* **REQUIRED TASK**
Quote only the lines from the line containing "Continue the FreeCAD" to the line containing "return curve.value(where), Vector(tangent.x, tangent.y, 0)", with both of those lines included, please, exactly as written.

:: SUPPLIED INFORMATION

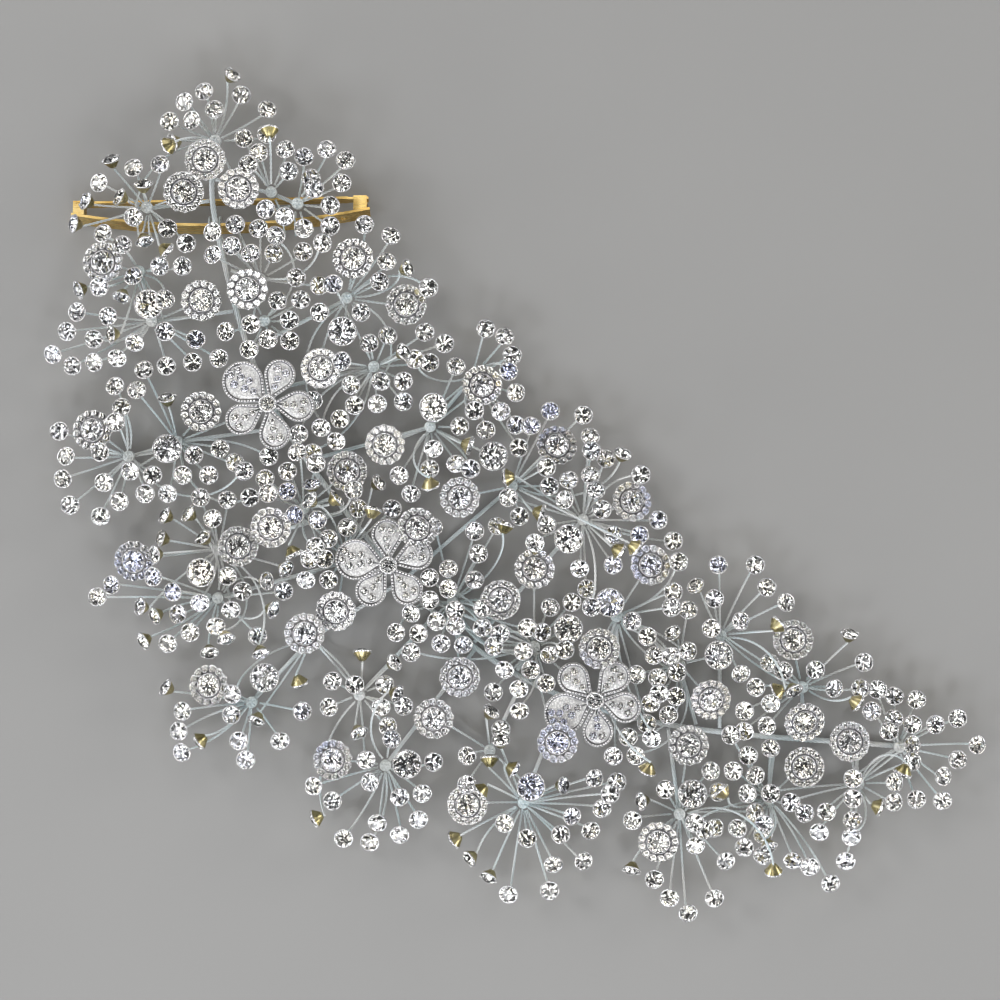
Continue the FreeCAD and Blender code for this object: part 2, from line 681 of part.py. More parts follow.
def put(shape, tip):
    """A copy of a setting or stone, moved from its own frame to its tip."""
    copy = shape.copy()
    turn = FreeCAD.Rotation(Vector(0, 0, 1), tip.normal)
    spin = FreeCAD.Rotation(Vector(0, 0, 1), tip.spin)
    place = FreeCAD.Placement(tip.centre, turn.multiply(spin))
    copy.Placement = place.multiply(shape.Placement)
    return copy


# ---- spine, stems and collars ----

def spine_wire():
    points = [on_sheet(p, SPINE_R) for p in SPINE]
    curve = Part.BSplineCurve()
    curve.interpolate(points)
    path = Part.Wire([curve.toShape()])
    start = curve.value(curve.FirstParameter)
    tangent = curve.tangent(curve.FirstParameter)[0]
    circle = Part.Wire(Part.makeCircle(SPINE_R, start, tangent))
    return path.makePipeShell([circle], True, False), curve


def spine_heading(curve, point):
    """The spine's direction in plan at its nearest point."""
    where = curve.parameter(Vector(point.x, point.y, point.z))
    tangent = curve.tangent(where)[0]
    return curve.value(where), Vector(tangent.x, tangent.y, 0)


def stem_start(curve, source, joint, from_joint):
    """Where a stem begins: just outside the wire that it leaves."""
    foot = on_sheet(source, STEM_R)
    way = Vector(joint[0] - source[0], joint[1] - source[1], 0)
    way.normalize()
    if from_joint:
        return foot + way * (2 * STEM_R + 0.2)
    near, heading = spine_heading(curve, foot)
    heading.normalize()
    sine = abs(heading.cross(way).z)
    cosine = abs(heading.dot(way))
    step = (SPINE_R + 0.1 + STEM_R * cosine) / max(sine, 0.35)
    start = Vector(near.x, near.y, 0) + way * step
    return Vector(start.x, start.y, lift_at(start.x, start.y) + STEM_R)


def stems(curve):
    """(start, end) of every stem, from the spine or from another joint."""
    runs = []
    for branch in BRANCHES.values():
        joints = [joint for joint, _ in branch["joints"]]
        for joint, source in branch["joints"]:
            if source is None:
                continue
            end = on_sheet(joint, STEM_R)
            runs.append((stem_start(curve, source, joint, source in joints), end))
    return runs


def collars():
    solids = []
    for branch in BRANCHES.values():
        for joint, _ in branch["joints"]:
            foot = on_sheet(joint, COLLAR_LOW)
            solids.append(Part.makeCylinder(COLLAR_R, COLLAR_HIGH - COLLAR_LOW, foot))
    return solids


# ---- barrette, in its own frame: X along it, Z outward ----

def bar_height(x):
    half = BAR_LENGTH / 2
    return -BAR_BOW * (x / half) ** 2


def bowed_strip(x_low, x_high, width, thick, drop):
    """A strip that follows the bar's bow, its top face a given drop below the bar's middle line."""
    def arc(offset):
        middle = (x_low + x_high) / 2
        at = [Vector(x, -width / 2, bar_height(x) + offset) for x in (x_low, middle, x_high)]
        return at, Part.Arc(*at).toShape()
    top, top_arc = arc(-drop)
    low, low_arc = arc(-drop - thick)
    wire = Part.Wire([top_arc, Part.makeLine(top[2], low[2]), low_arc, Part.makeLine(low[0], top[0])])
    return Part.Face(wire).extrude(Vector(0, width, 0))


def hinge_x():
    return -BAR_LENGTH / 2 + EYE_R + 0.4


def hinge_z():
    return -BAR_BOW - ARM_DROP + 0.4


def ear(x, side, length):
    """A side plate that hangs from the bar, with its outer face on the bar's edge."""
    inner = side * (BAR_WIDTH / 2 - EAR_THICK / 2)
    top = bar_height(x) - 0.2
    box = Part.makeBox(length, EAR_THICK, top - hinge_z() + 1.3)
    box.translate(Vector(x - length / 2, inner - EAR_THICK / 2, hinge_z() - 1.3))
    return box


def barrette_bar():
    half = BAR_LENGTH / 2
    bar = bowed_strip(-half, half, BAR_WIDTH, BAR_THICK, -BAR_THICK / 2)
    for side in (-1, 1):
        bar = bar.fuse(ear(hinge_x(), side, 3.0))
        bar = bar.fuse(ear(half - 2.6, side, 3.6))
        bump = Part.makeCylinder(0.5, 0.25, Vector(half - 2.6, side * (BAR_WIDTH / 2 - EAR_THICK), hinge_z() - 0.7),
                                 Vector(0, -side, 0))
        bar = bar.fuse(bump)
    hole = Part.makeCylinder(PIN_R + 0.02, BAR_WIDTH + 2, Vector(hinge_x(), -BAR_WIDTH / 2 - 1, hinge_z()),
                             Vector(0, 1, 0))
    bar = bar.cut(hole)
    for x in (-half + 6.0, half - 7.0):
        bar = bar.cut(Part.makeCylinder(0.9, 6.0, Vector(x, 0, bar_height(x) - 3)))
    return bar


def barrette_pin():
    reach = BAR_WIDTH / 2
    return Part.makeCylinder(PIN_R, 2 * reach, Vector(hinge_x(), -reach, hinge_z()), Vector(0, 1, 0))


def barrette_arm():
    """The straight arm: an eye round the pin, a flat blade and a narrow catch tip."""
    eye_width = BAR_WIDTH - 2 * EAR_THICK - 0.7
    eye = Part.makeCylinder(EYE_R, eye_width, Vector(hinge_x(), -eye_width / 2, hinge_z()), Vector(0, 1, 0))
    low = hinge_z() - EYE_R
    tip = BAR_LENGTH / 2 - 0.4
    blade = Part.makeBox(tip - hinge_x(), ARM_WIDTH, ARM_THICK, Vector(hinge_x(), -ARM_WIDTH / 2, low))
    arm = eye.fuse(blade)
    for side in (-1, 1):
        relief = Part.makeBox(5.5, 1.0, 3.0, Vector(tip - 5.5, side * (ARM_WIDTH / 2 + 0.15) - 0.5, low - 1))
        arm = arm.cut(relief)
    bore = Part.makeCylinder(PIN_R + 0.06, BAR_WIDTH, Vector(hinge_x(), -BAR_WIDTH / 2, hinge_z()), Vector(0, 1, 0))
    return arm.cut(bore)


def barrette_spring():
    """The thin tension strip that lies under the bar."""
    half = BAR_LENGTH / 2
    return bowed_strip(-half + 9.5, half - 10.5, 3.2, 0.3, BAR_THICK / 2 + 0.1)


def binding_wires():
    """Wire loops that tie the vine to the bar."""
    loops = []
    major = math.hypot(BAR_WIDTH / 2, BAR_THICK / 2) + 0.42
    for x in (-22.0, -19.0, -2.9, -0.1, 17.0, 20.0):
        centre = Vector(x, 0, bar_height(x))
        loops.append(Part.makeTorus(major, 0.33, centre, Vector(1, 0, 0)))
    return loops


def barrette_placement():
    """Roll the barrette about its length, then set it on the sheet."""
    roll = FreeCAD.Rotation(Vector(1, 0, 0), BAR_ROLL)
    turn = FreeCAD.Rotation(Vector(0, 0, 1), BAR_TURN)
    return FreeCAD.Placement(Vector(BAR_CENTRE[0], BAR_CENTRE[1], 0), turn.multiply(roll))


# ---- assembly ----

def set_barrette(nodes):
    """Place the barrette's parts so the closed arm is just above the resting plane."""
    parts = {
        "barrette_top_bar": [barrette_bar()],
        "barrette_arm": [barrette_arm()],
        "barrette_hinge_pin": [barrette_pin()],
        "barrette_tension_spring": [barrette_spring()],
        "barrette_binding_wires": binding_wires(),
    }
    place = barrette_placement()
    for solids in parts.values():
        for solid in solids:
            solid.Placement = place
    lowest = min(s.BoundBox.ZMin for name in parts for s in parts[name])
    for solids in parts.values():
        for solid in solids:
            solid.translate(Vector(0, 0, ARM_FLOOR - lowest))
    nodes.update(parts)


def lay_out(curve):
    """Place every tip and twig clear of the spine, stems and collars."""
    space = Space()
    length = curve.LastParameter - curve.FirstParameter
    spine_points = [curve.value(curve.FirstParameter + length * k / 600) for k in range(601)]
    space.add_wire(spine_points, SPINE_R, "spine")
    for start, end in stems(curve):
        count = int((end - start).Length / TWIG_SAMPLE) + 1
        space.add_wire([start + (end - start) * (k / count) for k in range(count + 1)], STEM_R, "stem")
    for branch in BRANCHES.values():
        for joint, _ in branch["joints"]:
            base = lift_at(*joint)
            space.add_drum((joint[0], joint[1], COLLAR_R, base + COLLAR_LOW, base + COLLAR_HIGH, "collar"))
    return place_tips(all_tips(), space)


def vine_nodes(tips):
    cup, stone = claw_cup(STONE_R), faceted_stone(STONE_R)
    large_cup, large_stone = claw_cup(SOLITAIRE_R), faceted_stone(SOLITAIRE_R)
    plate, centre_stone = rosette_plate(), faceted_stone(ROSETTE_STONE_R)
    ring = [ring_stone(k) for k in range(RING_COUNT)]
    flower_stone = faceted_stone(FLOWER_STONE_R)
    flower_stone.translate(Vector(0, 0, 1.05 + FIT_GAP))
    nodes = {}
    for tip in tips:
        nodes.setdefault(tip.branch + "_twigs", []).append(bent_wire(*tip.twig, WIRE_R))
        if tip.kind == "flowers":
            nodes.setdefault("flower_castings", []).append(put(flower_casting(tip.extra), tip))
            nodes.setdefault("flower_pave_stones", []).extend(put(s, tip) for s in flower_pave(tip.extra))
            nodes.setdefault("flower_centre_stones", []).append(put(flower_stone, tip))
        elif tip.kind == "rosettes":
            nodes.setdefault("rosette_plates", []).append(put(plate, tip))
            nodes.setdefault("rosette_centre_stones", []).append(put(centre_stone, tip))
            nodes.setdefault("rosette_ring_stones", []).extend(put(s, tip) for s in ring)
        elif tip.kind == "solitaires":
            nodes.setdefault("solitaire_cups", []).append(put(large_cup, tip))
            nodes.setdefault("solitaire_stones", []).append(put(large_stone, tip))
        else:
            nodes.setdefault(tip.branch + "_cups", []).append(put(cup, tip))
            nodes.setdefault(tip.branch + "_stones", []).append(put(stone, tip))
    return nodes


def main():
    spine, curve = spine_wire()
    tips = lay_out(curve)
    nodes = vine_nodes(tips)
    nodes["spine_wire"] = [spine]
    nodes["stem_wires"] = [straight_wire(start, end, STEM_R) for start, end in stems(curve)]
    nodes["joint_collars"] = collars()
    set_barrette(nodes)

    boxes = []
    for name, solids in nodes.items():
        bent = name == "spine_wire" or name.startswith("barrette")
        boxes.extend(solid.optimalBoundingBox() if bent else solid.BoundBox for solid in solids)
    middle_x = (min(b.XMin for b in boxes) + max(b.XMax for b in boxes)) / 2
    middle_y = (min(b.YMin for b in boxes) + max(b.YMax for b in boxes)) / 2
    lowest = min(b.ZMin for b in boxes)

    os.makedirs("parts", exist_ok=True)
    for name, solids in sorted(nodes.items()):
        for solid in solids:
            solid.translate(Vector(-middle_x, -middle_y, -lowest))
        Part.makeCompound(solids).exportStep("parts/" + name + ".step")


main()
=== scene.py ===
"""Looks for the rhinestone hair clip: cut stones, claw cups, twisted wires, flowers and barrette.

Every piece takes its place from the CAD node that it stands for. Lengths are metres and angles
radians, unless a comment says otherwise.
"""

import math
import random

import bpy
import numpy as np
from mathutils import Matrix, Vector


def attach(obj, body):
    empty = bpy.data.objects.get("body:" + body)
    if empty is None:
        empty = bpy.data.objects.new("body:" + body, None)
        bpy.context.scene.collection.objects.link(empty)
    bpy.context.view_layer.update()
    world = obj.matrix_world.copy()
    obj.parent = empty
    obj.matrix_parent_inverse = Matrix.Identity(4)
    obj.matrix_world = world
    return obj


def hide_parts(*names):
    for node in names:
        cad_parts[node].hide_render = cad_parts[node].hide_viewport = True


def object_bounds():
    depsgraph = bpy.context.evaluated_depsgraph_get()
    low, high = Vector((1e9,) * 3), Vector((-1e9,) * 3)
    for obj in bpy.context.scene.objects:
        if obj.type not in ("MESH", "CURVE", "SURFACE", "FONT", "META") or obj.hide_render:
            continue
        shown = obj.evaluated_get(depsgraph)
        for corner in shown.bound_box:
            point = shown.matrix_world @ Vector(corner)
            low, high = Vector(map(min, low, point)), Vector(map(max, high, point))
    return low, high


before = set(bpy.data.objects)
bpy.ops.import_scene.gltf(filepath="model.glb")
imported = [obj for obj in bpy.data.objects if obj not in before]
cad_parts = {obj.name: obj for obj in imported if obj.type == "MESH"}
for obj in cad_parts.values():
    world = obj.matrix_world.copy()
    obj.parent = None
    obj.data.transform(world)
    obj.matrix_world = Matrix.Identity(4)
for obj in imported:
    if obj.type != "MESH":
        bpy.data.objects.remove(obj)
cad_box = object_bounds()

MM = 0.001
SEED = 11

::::
:: SUPPLIED INFORMATION

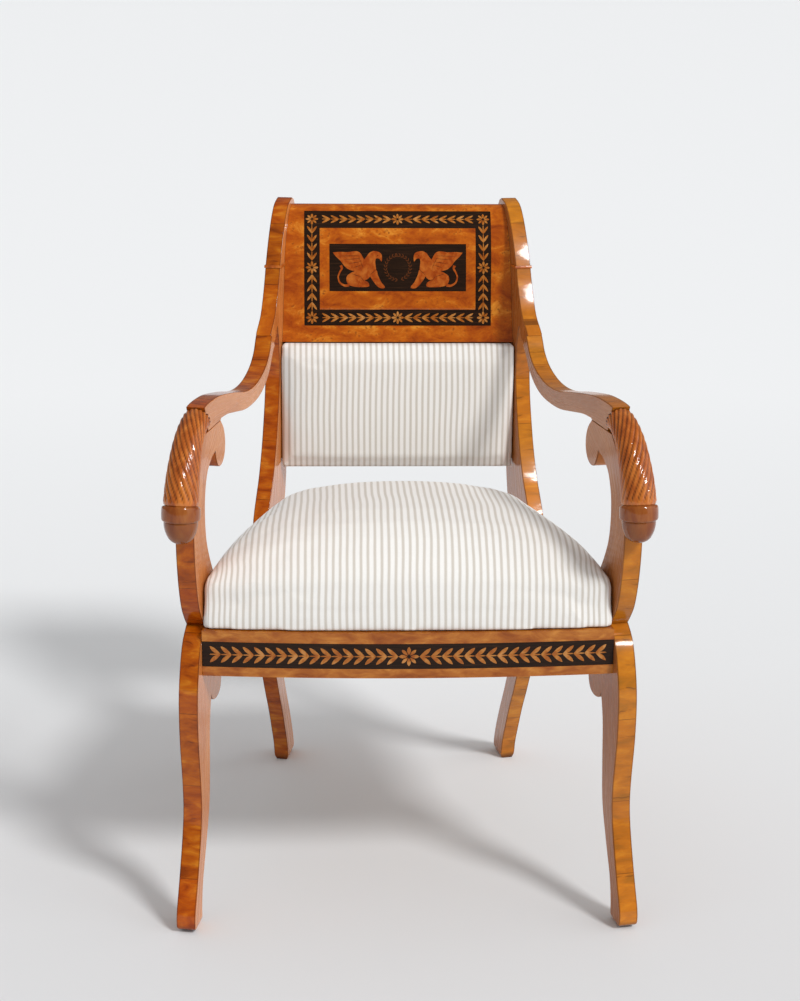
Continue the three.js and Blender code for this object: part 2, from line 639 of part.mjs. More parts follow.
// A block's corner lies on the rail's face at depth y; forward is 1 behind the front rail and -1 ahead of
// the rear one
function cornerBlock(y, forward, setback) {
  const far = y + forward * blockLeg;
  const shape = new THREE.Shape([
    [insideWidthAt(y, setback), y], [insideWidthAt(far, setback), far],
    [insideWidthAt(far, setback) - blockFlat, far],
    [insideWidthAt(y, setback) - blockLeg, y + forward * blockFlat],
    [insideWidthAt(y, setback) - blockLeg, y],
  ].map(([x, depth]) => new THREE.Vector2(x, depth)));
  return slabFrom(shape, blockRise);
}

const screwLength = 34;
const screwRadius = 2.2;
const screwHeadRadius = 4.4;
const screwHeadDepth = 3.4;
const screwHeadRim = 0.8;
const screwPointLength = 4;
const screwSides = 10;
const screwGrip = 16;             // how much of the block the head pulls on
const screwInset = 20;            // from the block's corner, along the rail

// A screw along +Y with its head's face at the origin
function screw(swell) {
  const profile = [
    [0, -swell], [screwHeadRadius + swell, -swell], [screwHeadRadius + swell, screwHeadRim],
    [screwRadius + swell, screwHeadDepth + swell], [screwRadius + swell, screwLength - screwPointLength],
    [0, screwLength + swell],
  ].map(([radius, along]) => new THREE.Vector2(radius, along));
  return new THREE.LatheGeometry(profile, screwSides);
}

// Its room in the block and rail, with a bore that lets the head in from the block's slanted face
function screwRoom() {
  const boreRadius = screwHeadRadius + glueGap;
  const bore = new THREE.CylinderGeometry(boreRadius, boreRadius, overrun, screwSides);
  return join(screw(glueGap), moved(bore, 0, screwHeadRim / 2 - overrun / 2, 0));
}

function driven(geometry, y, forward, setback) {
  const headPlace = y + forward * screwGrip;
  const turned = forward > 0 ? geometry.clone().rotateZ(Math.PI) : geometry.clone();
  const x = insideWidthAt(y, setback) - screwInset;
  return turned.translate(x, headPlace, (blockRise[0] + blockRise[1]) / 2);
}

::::
:: SUPPLIED INFORMATION

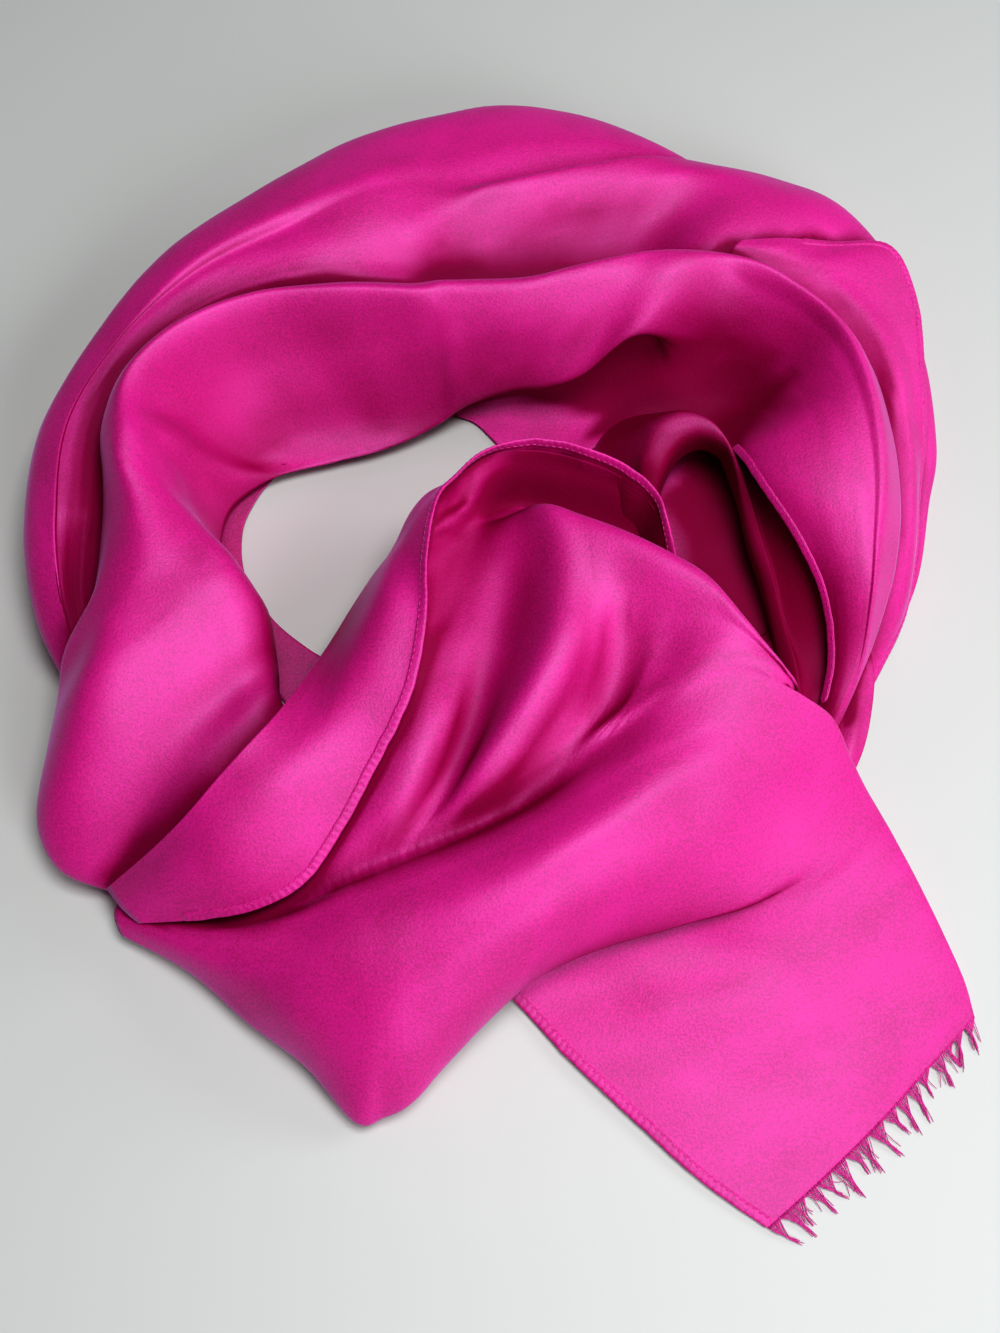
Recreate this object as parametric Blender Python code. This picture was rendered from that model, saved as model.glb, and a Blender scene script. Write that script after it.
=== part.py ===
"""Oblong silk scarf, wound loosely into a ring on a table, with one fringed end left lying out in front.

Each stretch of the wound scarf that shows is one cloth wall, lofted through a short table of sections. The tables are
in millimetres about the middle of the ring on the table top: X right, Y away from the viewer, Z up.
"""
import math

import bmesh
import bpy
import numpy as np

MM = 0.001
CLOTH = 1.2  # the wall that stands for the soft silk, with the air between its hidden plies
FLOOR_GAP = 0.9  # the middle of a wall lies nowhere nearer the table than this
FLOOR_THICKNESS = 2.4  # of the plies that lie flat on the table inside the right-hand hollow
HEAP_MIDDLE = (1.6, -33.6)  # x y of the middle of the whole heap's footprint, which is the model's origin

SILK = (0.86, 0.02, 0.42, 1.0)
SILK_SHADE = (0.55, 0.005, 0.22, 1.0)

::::

* **EXERCISE ANSWER**
Continue the FreeCAD and Blender code for this object: part 2, from line 681 of part.py. More parts follow.
def put(shape, tip):
    """A copy of a setting or stone, moved from its own frame to its tip."""
    copy = shape.copy()
    turn = FreeCAD.Rotation(Vector(0, 0, 1), tip.normal)
    spin = FreeCAD.Rotation(Vector(0, 0, 1), tip.spin)
    place = FreeCAD.Placement(tip.centre, turn.multiply(spin))
    copy.Placement = place.multiply(shape.Placement)
    return copy


# ---- spine, stems and collars ----

def spine_wire():
    points = [on_sheet(p, SPINE_R) for p in SPINE]
    curve = Part.BSplineCurve()
    curve.interpolate(points)
    path = Part.Wire([curve.toShape()])
    start = curve.value(curve.FirstParameter)
    tangent = curve.tangent(curve.FirstParameter)[0]
    circle = Part.Wire(Part.makeCircle(SPINE_R, start, tangent))
    return path.makePipeShell([circle], True, False), curve


def spine_heading(curve, point):
    """The spine's direction in plan at its nearest point."""
    where = curve.parameter(Vector(point.x, point.y, point.z))
    tangent = curve.tangent(where)[0]
    return curve.value(where), Vector(tangent.x, tangent.y, 0)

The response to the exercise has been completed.